Question

The incident photon involved in the photoelectric effect experiment (\[\nu > {\nu _0}\])
A. Completely disappears
B. Comes out with increased frequency
C. Comes out with decreased frequency
D. Comes out with a change frequency

Answer 1

Hint: The energy of a photon of light is exactly proportional to its frequency. When the frequency of light is increased, the energy of the photon rises as well.

Formula used:
\[E = h\nu \]
where E is the energy of the photon of light with frequency \[\nu \] and $h$ is called the Plank’s constant.

Complete step by step solution:
Light is an electromagnetic wave which has an electric field and magnetic field component vibrating mutually perpendicular to the propagation of light. Due to the presence of an electric field and magnetic field component in the electromagnetic wave, it contains energy in the form of an electric field and a magnetic field.

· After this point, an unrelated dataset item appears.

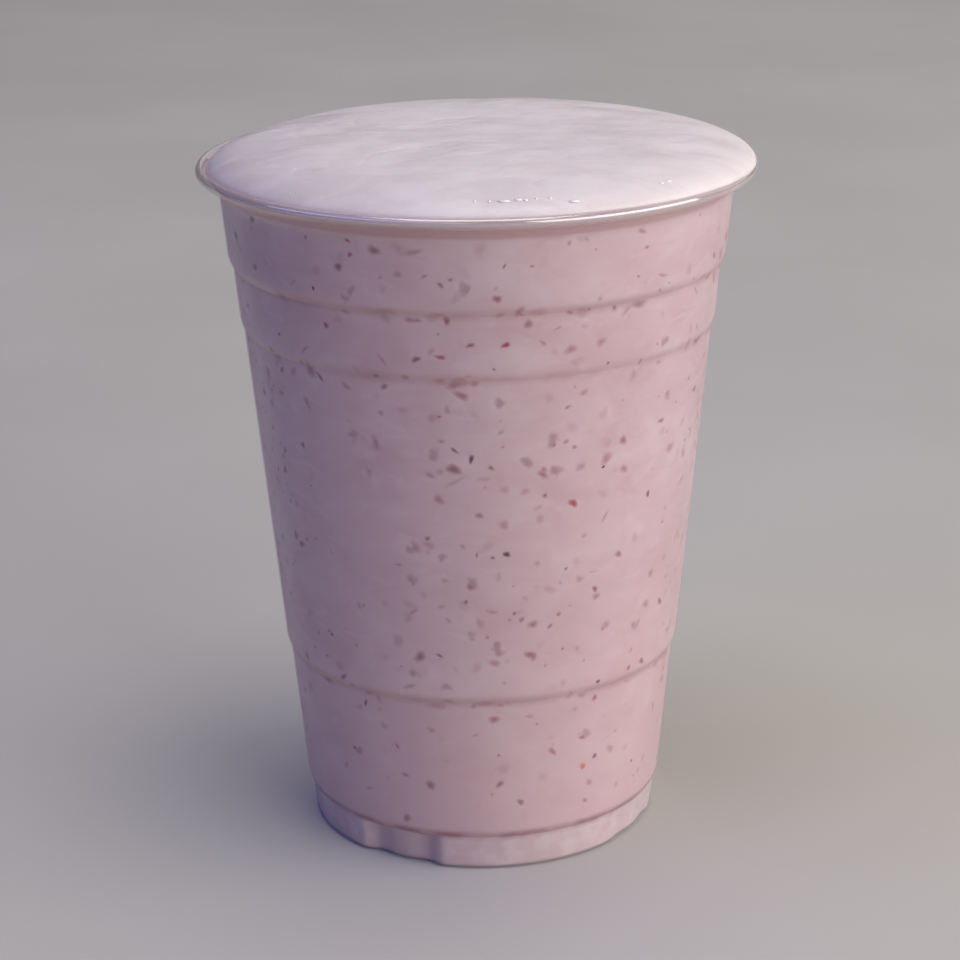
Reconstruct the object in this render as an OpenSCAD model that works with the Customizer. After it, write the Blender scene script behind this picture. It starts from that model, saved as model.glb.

The basic unit of energy of the electromagnetic wave is called a photon. The energy content of a photon is directly proportional to the frequency of the electromagnetic wave.
\[E = h\nu \]
When the photon is incident on the surface of the metal, then there are two cases of photoelectric effect shown by the metal surface,

Case-1: If the energy of the photon incident is less than the work function of the metal then the electron from the atomic orbital of the metal is not able to overcome the attractive energy which holds the electron in the orbit. In this case, the incident photon comes out with the same energy with which it was incident, i.e. there is no change in frequency of the photon.

Case-2: If the energy of the photon incident is larger than the work function of the metal then the electron from the atomic orbital of the metal is able to overcome the attractive energy which holds the electron in the orbit. In this case the incident photon transfers all of the energy to the electron. Some part of the energy transferred is used to balance the work function and the rest of the energy is converted to the kinetic energy of the ejected electron. And hence, the photon disappears. This happens when the frequency of the photon is greater than the threshold frequency of the metal.

As it is given that the frequency of the incident photon is larger than the threshold frequency, hence the photon disappears completely.

Therefore, the correct option is A.

Note: During the collision between the photon and the electron, energy is transferred from the photon to the electron. The greatest kinetic energy of the expelled electron is equal to the difference between the photon's energy and the metal's work function.